FEW CHANCES OF A NEW LIFE

The last day I was at the school I was introduced to a guy known as “Il Calciatore” (The Soccer Player).

Y is 17 years old and he is part of a Muslim family from Mali. He is a very quiet guy, he speaks French but he is putting a lot of effort into learning Italian.
 A few years before the birth of Y his father was involved in a bloody fight caused by some religious frictions among the two mosques in the village. At that time his father was the imam. The chief of the village tried to make peace among the two factions but it was not enough to calm the bad circumstances and forget the argument that had happened between his father and the other mosque.

“One day my father went out with his friend for the morning prayer. On their way to the mosque they met a group of people from the other mosque who were waiting for them. There was the same man he had argued with. But this time he wasn’t alone. They beat up my father and his friend and they only left when they thought they were dead. As my mother didn’t see them arriving she sent my older brother looking for them. When he found them they were in a pool of blood. He started crying desperately. Then other people arrived and called an ambulance from the village and they took my father and his friend to the nearest hospital. My father was in a coma for 30 days while his friend was found dead.
 After more than a month in the hospital my father came back home but he couldn’t walk well anymore and he was scared because he was sure that he and his family were still in danger.

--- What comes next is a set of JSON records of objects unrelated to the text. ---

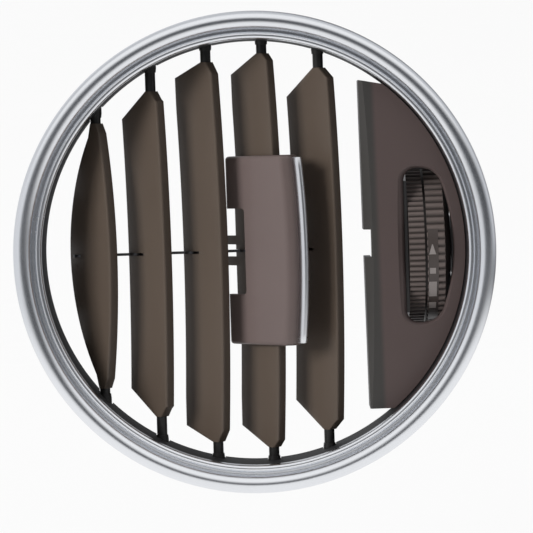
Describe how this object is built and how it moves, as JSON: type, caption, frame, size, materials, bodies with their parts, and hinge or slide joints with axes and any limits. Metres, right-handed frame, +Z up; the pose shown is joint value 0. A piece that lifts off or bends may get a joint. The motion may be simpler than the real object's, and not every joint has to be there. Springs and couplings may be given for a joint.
{
  "type": "dashboard air vent",
  "caption": "Round dashboard air vent insert with a bright ring, linked turning vanes, a sliding knob and a ribbed thumbwheel in a fixed side panel.",
  "frame": {"origin": "on the barrel's axis, in the plane of the seat behind the ring", "axes": "-Y faces the cabin, +Y goes into the dashboard along the barrel, +Z is up, +X is to the right seen from the cabin"},
  "size_m": [0.096, 0.0371, 0.096],
  "materials": {
    "satin_chrome": "satin",
    "bright_trim": "satin",
    "dark_plastic": "moulded",
    "bush_plastic": "moulded",
    "vane_plastic": "soft matt paint",
    "panel_plastic": "soft matt paint",
    "knob_plastic": "soft matt paint",
    "wheel_plastic": "moulded",
    "mark_plastic": "moulded",
    "pad_rubber": "matt",
    "strip_steel": "dark stamped",
    "plain_steel": "bright"
  },
  "bodies": {
    "housing": {"bezel_ring": "satin_chrome", "barrel": "dark_plastic", "upper_bushes": "bush_plastic", "lower_bushes": "bush_plastic", "wheel_panel": "panel_plastic", "wheel_bracket": "dark_plastic", "wheel_axle": "plain_steel", "spring_washer": "plain_steel", "panel_screws": "plain_steel"},
    "vane_1": {"vane_1": "vane_plastic"},
    "vane_2": {"vane_2": "vane_plastic"},
    "vane_3": {"vane_3": "vane_plastic"},
    "vane_4": {"vane_4": "vane_plastic"},
    "vane_5": {"vane_5": "vane_plastic"},
    "link": {"link_strip": "strip_steel"},
    "knob": {"knob_grip": "knob_plastic", "knob_fin": "bright_trim", "knob_pad": "pad_rubber"},
    "wheel": {"thumbwheel": "wheel_plastic", "mark_strip": "mark_plastic"}
  },
  "joints": [
    {"name": "vane_4_turn", "type": "hinge", "parent": "housing", "child": "vane_4", "pos_m": [0.0026, 0.004, 0], "axis": [0, 0, 1], "range_deg": [-73, 0]},
    {"name": "vane_1_turn", "type": "hinge", "parent": "housing", "child": "vane_1", "pos_m": [-0.0313, 0.004, 0], "axis": [0, 0, 1], "range_deg": [-73, 0]},
    {"name": "vane_2_turn", "type": "hinge", "parent": "housing", "child": "vane_2", "pos_m": [-0.02, 0.004, 0], "axis": [0, 0, 1], "range_deg": [-73, 0]},
    {"name": "vane_3_turn", "type": "hinge", "parent": "housing", "child": "vane_3", "pos_m": [-0.0087, 0.004, 0], "axis": [0, 0, 1], "range_deg": [-73, 0]},
    {"name": "vane_5_turn", "type": "hinge", "parent": "housing", "child": "vane_5", "pos_m": [0.0139, 0.004, 0], "axis": [0, 0, 1], "range_deg": [-73, 0]},
    {"name": "link_turn", "type": "hinge", "parent": "vane_4", "child": "link", "pos_m": [-0.00178, 0.00838, 0], "axis": [0, 0, 1], "range_deg": [0, 73]},
    {"name": "knob_slide", "type": "slide", "parent": "vane_4", "child": "knob", "axis": [0, 0, 1], "range_m": [-0.0055, 0.0055]},
    {"name": "wheel_turn", "type": "hinge", "parent": "housing", "child": "wheel", "pos_m": [0.035, 0.0161, 0], "axis": [1, 0, 0], "range_deg": [-42, 42]}
  ],
  "couplings": [
    {"joint": "vane_1_turn", "follows": "vane_4_turn", "ratio": 1},
    {"joint": "vane_2_turn", "follows": "vane_4_turn", "ratio": 1},
    {"joint": "vane_3_turn", "follows": "vane_4_turn", "ratio": 1},
    {"joint": "vane_5_turn", "follows": "vane_4_turn", "ratio": 1},
    {"joint": "link_turn", "follows": "vane_4_turn", "ratio": -1}
  ]
}
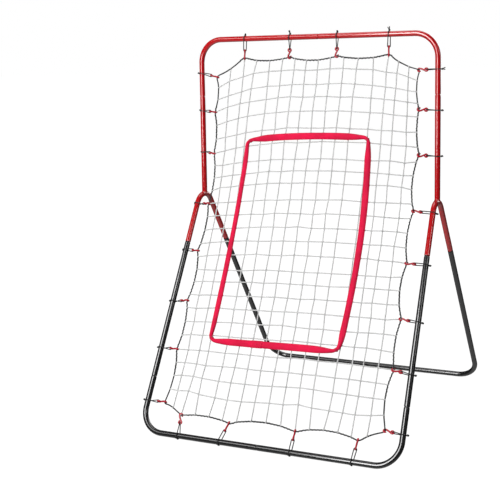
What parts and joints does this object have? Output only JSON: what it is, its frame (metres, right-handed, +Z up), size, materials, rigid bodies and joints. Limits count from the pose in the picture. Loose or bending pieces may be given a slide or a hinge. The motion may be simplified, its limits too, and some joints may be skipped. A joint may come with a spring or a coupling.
{
  "type": "pitching target net",
  "caption": "Free-standing tube frame leaning back on a rear stand, with a square-mesh net on hooks and elastic loops and a strap marking the strike zone.",
  "frame": {"origin": "on the floor, under the middle of the object's bounding box", "axes": "+Z up; +X to the thrower's right; the thrower stands on the -Y side and the rear stand is at +Y"},
  "size_m": [0.952, 0.9815, 1.3359],
  "materials": {
    "red_paint": "gloss powder coat",
    "black_paint": "gloss powder coat",
    "hook_plastic": "moulded",
    "elastic_cord": "braided sleeve over rubber",
    "net_cord": "twisted polyester",
    "border_rope": "braided",
    "strap_webbing": "woven webbing"
  },
  "bodies": {
    "frame": {"top_left_corner_tube": "red_paint", "top_right_corner_tube": "red_paint", "left_y_upright": "red_paint", "right_y_upright": "red_paint", "left_front_leg": "black_paint", "right_front_leg": "black_paint", "bottom_left_corner_tube": "black_paint", "bottom_right_corner_tube": "black_paint", "loop_top_1": "elastic_cord", "loop_top_2": "elastic_cord", "loop_top_3": "elastic_cord", "loop_top_4": "elastic_cord", "loop_bottom_1": "elastic_cord", "loop_bottom_2": "elastic_cord", "loop_bottom_3": "elastic_cord", "loop_bottom_4": "elastic_cord", "loop_left_1": "elastic_cord", "loop_left_2": "elastic_cord", "loop_left_3": "elastic_cord", "loop_left_4": "elastic_cord", "loop_left_5": "elastic_cord", "loop_left_6": "elastic_cord", "loop_left_7": "elastic_cord", "loop_left_8": "elastic_cord", "loop_right_1": "elastic_cord", "loop_right_2": "elastic_cord", "loop_right_3": "elastic_cord", "loop_right_4": "elastic_cord", "loop_right_5": "elastic_cord", "loop_right_6": "elastic_cord", "loop_right_7": "elastic_cord", "loop_right_8": "elastic_cord"},
    "net_assembly": {"net": "net_cord", "border_rope": "border_rope", "strike_zone_strap": "strap_webbing", "hook_top_1": "hook_plastic", "hook_top_2": "hook_plastic", "hook_top_3": "hook_plastic", "hook_top_4": "hook_plastic", "hook_bottom_1": "hook_plastic", "hook_bottom_2": "hook_plastic", "hook_bottom_3": "hook_plastic", "hook_bottom_4": "hook_plastic", "hook_left_1": "hook_plastic", "hook_left_2": "hook_plastic", "hook_left_3": "hook_plastic", "hook_left_4": "hook_plastic", "hook_left_5": "hook_plastic", "hook_left_6": "hook_plastic", "hook_left_7": "hook_plastic", "hook_left_8": "hook_plastic", "hook_right_1": "hook_plastic", "hook_right_2": "hook_plastic", "hook_right_3": "hook_plastic", "hook_right_4": "hook_plastic", "hook_right_5": "hook_plastic", "hook_right_6": "hook_plastic", "hook_right_7": "hook_plastic", "hook_right_8": "hook_plastic"},
    "rear_stand": {"rear_stand_tube": "black_paint"}
  },
  "joints": [
    {"name": "net_rebound", "type": "slide", "parent": "frame", "child": "net_assembly", "axis": [0, 0.9373, -0.3486], "range_m": [-0.02, 0.04], "stiffness_N_per_m": 2500, "deforming": ["loop_top_1", "loop_top_2", "loop_top_3", "loop_top_4", "loop_bottom_1", "loop_bottom_2", "loop_bottom_3", "loop_bottom_4", "loop_left_1", "loop_left_2", "loop_left_3", "loop_left_4", "loop_left_5", "loop_left_6", "loop_left_7", "loop_left_8", "loop_right_1", "loop_right_2", "loop_right_3", "loop_right_4", "loop_right_5", "loop_right_6", "loop_right_7", "loop_right_8"]},
    {"name": "rear_stand_pull_out", "type": "slide", "parent": "frame", "child": "rear_stand", "axis": [0, 0.5292, -0.8485], "range_m": [0, 0.055]}
  ]
}
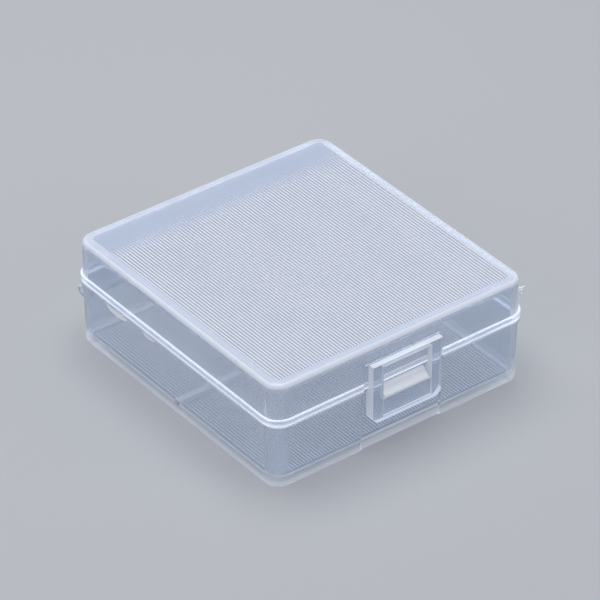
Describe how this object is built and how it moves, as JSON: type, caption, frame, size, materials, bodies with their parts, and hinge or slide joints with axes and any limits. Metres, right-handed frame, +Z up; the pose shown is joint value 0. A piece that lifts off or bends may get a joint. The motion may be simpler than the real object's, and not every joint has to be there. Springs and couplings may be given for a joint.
{
  "type": "nine volt battery case",
  "caption": "Clear moulded flip-lid case that holds nine volt batteries flat side by side; the lid swings on a moulded strap and a hinged front latch snaps over a catch.",
  "frame": {"origin": "centre of the tray's flat underside", "axes": "+X along the latch face to the right as seen from the front, +Y from the latch to the hinge, +Z up; the case stands closed on its underside"},
  "size_m": [0.0562, 0.0613, 0.0214],
  "materials": {
    "clear_polypropylene": "natural see-through polypropylene, smooth walls, finely ribbed lid and floor"
  },
  "bodies": {
    "tray": {"base_tray": "clear_polypropylene"},
    "strap": {"hinge_strap": "clear_polypropylene"},
    "lid": {"lid": "clear_polypropylene"},
    "latch": {"front_latch": "clear_polypropylene"}
  },
  "joints": [
    {"name": "strap_fold", "type": "hinge", "parent": "tray", "child": "strap", "pos_m": [0, 0.02965, 0.0078], "axis": [-1, 0, 0], "range_deg": [0, 90.1]},
    {"name": "lid_fold", "type": "hinge", "parent": "strap", "child": "lid", "pos_m": [0, 0.02959, 0.01381], "axis": [-1, 0, 0], "range_deg": [0, 90.1]},
    {"name": "latch_swing", "type": "hinge", "parent": "lid", "child": "latch", "pos_m": [0, -0.02942, 0.01798], "axis": [-1, 0, 0], "range_deg": [0, 95]}
  ],
  "couplings": [
    {"joint": "strap_fold", "follows": "lid_fold", "ratio": 1}
  ]
}
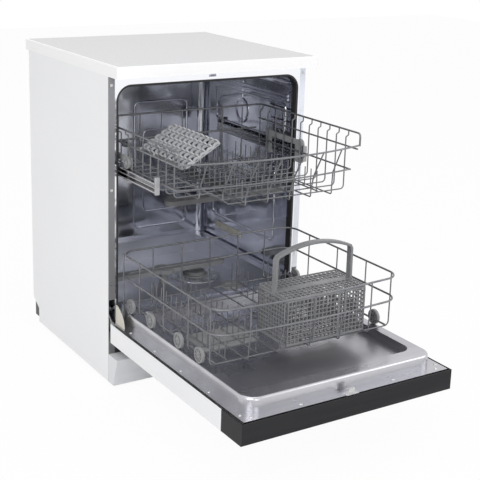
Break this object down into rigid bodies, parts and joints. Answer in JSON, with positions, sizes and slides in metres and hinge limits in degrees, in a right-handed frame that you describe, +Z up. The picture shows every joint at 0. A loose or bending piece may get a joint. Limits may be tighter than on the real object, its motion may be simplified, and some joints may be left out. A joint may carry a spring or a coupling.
{
  "type": "freestanding dishwasher",
  "caption": "Freestanding dishwasher with its door open, two wire racks drawn out, a cutlery basket with a handle, a tilted cup shelf, spray arms and a filter.",
  "frame": {"origin": "on the floor under the middle of the whole open machine", "axes": "+X to the machine's right-hand side seen from the front, +Y from the front to the back, +Z up"},
  "size_m": [0.598, 1.199, 0.85],
  "materials": {
    "worktop_white": "white laminate, satin",
    "cabinet_white": "gloss white powder coat",
    "zinc_sheet": "zinc plated",
    "tub_steel": "bright stainless",
    "gasket_grey": "matte",
    "black_plastic": "matte",
    "ballast_iron": "raw",
    "grey_plastic": "satin",
    "white_plastic": "satin",
    "filter_steel": "perforated, satin",
    "spring_steel": "bare",
    "screw_steel": "plated",
    "rail_steel": "bright",
    "fascia_black": "satin black",
    "button_grey": "satin",
    "display_dark": "gloss",
    "cream_plastic": "satin",
    "rack_coating": "grey dipped coating",
    "basket_grey": "satin",
    "shelf_grey": "satin",
    "wheel_grey": "satin"
  },
  "bodies": {
    "cabinet": {"worktop": "worktop_white", "side_panel_left": "cabinet_white", "side_panel_right": "cabinet_white", "rear_panel": "zinc_sheet", "tub": "tub_steel", "tub_floor": "tub_steel", "door_gasket": "gasket_grey", "base_tray": "black_plastic", "plinth": "cabinet_white", "levelling_feet": "black_plastic", "counterweight": "ballast_iron", "sump": "grey_plastic", "filter_plate": "filter_steel", "circulation_pump": "grey_plastic", "drain_pump": "grey_plastic", "inlet_valve": "white_plastic", "spray_feed_pipe": "grey_plastic", "softener_tank": "grey_plastic", "door_catch": "tub_steel", "rail_guides": "grey_plastic", "hinge_brackets": "zinc_sheet", "door_springs": "spring_steel", "cabinet_screws": "screw_steel"},
    "filter": {"filter_cylinder": "grey_plastic"},
    "lower_arm": {"lower_spray_arm": "grey_plastic"},
    "salt_cap": {"salt_cap": "grey_plastic"},
    "rail_left": {"rail_left": "rail_steel"},
    "rail_right": {"rail_right": "rail_steel"},
    "door": {"door_outer_panel": "cabinet_white", "control_fascia": "fascia_black", "display_window": "display_dark", "door_liner": "tub_steel", "dispenser_body": "grey_plastic", "door_latch": "spring_steel", "hinge_arms": "zinc_sheet", "hinge_covers": "cream_plastic", "door_screws": "screw_steel"},
    "power_button": {"power_button": "button_grey"},
    "programme_button": {"programme_button": "button_grey"},
    "start_button": {"start_button": "button_grey"},
    "dispenser_lid": {"dispenser_lid": "grey_plastic"},
    "rinse_aid_cap": {"rinse_aid_cap": "grey_plastic"},
    "lower_rack": {"lower_rack": "rack_coating"},
    "folding_tines": {"folding_tines": "rack_coating"},
    "cutlery_basket": {"cutlery_basket": "basket_grey"},
    "basket_flap_front": {"basket_flap_front": "basket_grey"},
    "basket_flap_rear": {"basket_flap_rear": "basket_grey"},
    "lower_wheels_1": {"lower_wheels_1": "wheel_grey"},
    "lower_wheels_2": {"lower_wheels_2": "wheel_grey"},
    "lower_wheels_3": {"lower_wheels_3": "wheel_grey"},
    "lower_wheels_4": {"lower_wheels_4": "wheel_grey"},
    "upper_rack": {"upper_rack": "rack_coating", "upper_wheel_brackets": "grey_plastic", "upper_spray_duct": "grey_plastic"},
    "cup_shelf": {"cup_shelf": "shelf_grey"},
    "upper_wheel_left_front": {"upper_wheel_left_front": "wheel_grey"},
    "upper_wheel_left_rear": {"upper_wheel_left_rear": "wheel_grey"},
    "upper_wheel_right_front": {"upper_wheel_right_front": "wheel_grey"},
    "upper_wheel_right_rear": {"upper_wheel_right_rear": "wheel_grey"},
    "upper_arm": {"upper_spray_arm": "grey_plastic"}
  },
  "joints": [
    {"name": "door_hinge", "type": "hinge", "parent": "cabinet", "child": "door", "pos_m": [0, 0.0475, 0.17], "axis": [-1, 0, 0], "range_deg": [0, 12]},
    {"name": "lower_rack_slide", "type": "slide", "parent": "door", "child": "lower_rack", "axis": [0, -1, 0], "range_m": [-0.49, 0]},
    {"name": "upper_rack_slide", "type": "slide", "parent": "cabinet", "child": "upper_rack", "axis": [0, 1, 0], "range_m": [0, 0.34]},
    {"name": "rail_left_slide", "type": "slide", "parent": "cabinet", "child": "rail_left", "axis": [0, 1, 0], "range_m": [0, 0.214]},
    {"name": "rail_right_slide", "type": "slide", "parent": "cabinet", "child": "rail_right", "axis": [0, 1, 0], "range_m": [0, 0.077]},
    {"name": "cup_shelf_hinge", "type": "hinge", "parent": "upper_rack", "child": "cup_shelf", "pos_m": [-0.2425, -0.125, 0.648], "axis": [0, -1, 0], "range_deg": [-30, 55]},
    {"name": "folding_tines_hinge", "type": "hinge", "parent": "lower_rack", "child": "folding_tines", "pos_m": [0.15, -0.1295, 0.22855], "axis": [0, -1, 0], "range_deg": [0, 80]},
    {"name": "basket_lift", "type": "slide", "parent": "lower_rack", "child": "cutlery_basket", "axis": [0, 0, 1], "range_m": [0, 0.15]},
    {"name": "flap_front_hinge", "type": "hinge", "parent": "cutlery_basket", "child": "basket_flap_front", "pos_m": [0.06, -0.35565, 0.34815], "axis": [-1, 0, 0], "range_deg": [0, 80]},
    {"name": "flap_rear_hinge", "type": "hinge", "parent": "cutlery_basket", "child": "basket_flap_rear", "pos_m": [0.06, -0.33335, 0.34815], "axis": [1, 0, 0], "range_deg": [0, 80]},
    {"name": "lower_arm_spin", "type": "hinge", "parent": "cabinet", "child": "lower_arm", "pos_m": [0, 0.3045, 0.196], "axis": [0, 0, 1], "continuous": true},
    {"name": "upper_arm_spin", "type": "hinge", "parent": "upper_rack", "child": "upper_arm", "pos_m": [0, -0.0305, 0.504], "axis": [0, 0, 1], "continuous": true},
    {"name": "filter_twist", "type": "hinge", "parent": "cabinet", "child": "filter", "pos_m": [0.12, 0.3295, 0.158], "axis": [0, 0, 1], "range_deg": [0, 90]},
    {"name": "salt_cap_twist", "type": "hinge", "parent": "cabinet", "child": "salt_cap", "pos_m": [0.165, 0.1895, 0.158], "axis": [0, 0, 1], "range_deg": [0, 180]},
    {"name": "rinse_cap_twist", "type": "hinge", "parent": "door", "child": "rinse_aid_cap", "pos_m": [-0.064, -0.2085, 0.196], "axis": [0, 0, 1], "range_deg": [0, 90]},
    {"name": "dispenser_lid_slide", "type": "slide", "parent": "door", "child": "dispenser_lid", "axis": [0, 1, 0], "range_m": [0, 0.04]},
    {"name": "power_press", "type": "slide", "parent": "door", "child": "power_button", "axis": [0, 0, 1], "range_m": [0, 0.0015], "stiffness_N_per_m": 400},
    {"name": "programme_press", "type": "slide", "parent": "door", "child": "programme_button", "axis": [0, 0, 1], "range_m": [0, 0.0015], "stiffness_N_per_m": 400},
    {"name": "start_press", "type": "slide", "parent": "door", "child": "start_button", "axis": [0, 0, 1], "range_m": [0, 0.0015], "stiffness_N_per_m": 400},
    {"name": "lower_wheels_1_roll", "type": "hinge", "parent": "lower_rack", "child": "lower_wheels_1", "pos_m": [0, 0.0015, 0.2298], "axis": [1, 0, 0], "continuous": true},
    {"name": "lower_wheels_2_roll", "type": "hinge", "parent": "lower_rack", "child": "lower_wheels_2", "pos_m": [0, -0.1085, 0.2298], "axis": [1, 0, 0], "continuous": true},
    {"name": "lower_wheels_3_roll", "type": "hinge", "parent": "lower_rack", "child": "lower_wheels_3", "pos_m": [0, -0.2505, 0.2298], "axis": [1, 0, 0], "continuous": true},
    {"name": "lower_wheels_4_roll", "type": "hinge", "parent": "lower_rack", "child": "lower_wheels_4", "pos_m": [0, -0.3485, 0.2298], "axis": [1, 0, 0], "continuous": true},
    {"name": "upper_wheel_left_front_roll", "type": "hinge", "parent": "upper_rack", "child": "upper_wheel_left_front", "pos_m": [-0.264, 0.0145, 0.6072], "axis": [1, 0, 0], "continuous": true},
    {"name": "upper_wheel_left_rear_roll", "type": "hinge", "parent": "upper_rack", "child": "upper_wheel_left_rear", "pos_m": [-0.264, 0.1595, 0.6072], "axis": [1, 0, 0], "continuous": true},
    {"name": "upper_wheel_right_front_roll", "type": "hinge", "parent": "upper_rack", "child": "upper_wheel_right_front", "pos_m": [0.264, 0.0145, 0.6072], "axis": [1, 0, 0], "continuous": true},
    {"name": "upper_wheel_right_rear_roll", "type": "hinge", "parent": "upper_rack", "child": "upper_wheel_right_rear", "pos_m": [0.264, 0.1595, 0.6072], "axis": [1, 0, 0], "continuous": true}
  ],
  "couplings": [
    {"joint": "rail_left_slide", "follows": "upper_rack_slide", "ratio": 0.6294},
    {"joint": "rail_right_slide", "follows": "upper_rack_slide", "ratio": 0.2264},
    {"joint": "lower_wheels_1_roll", "follows": "lower_rack_slide", "rad_per_m": 51.282},
    {"joint": "lower_wheels_2_roll", "follows": "lower_rack_slide", "rad_per_m": 51.282},
    {"joint": "lower_wheels_3_roll", "follows": "lower_rack_slide", "rad_per_m": 51.282},
    {"joint": "lower_wheels_4_roll", "follows": "lower_rack_slide", "rad_per_m": 51.282},
    {"joint": "upper_wheel_left_front_roll", "follows": "upper_rack_slide", "rad_per_m": -24.707},
    {"joint": "upper_wheel_left_rear_roll", "follows": "upper_rack_slide", "rad_per_m": -24.707},
    {"joint": "upper_wheel_right_front_roll", "follows": "upper_rack_slide", "rad_per_m": -51.573},
    {"joint": "upper_wheel_right_rear_roll", "follows": "upper_rack_slide", "rad_per_m": -51.573}
  ]
}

In that period my brother left home, I never met him. That’s when my parents decided to escape from the village to go to Bamako, the capital of Mali, where my uncle lived.

In Bamako my uncle decided to take care of me and pay for my needs and my education. He got me into soccer school since I was a little kid. I was getting good at soccer thanks to him. He was like a father to me.

In 2012 the president of Mali escaped because of the coup d’état. In that phase two military forces were fighting each other and my uncle was accidentally involved in a gun firing. He died. At that point nobody could take care of me and I had no money so I left school and I found a job as laborer, but it was a hard life. I was working from 8 in the morning till 4 in the evening getting a miserable pay. I was destroyed, my uncle was dead. He was all my life.

I decided to go to Algeria. I stayed there for five months doing all kinds of jobs. It was terrible. So from there I went to Libya which was even worse. Everyone was carrying guns. You would work and they wouldn’t even pay you or sometimes people would just come to your place and steal your mobile and your money. It was too risky. I knew that if I would stay in Libya I would risk my life as much as if I would get on a boat trying to reach Europe. There was no difference anymore, the risk was just the same. After seven months I got on a boat. I knew it could have killed me, I didn’t even know how to swim, it was the first time I had seen the sea.”

Y arrived in Sicily in about 24 hours. During the five months he spent in the school he met a man and a woman who offered to become his tutors. Right now they are taking care of him and had put him in contact with the manager of a Sicilian soccer team. A few weeks later after seeing him play he offered him a contract as a soccer player and a room to live. After all he went through Y found another chance to change his life for the better. He is now living a dream and is just waiting for a confirmation call to move out of the school and start playing soccer.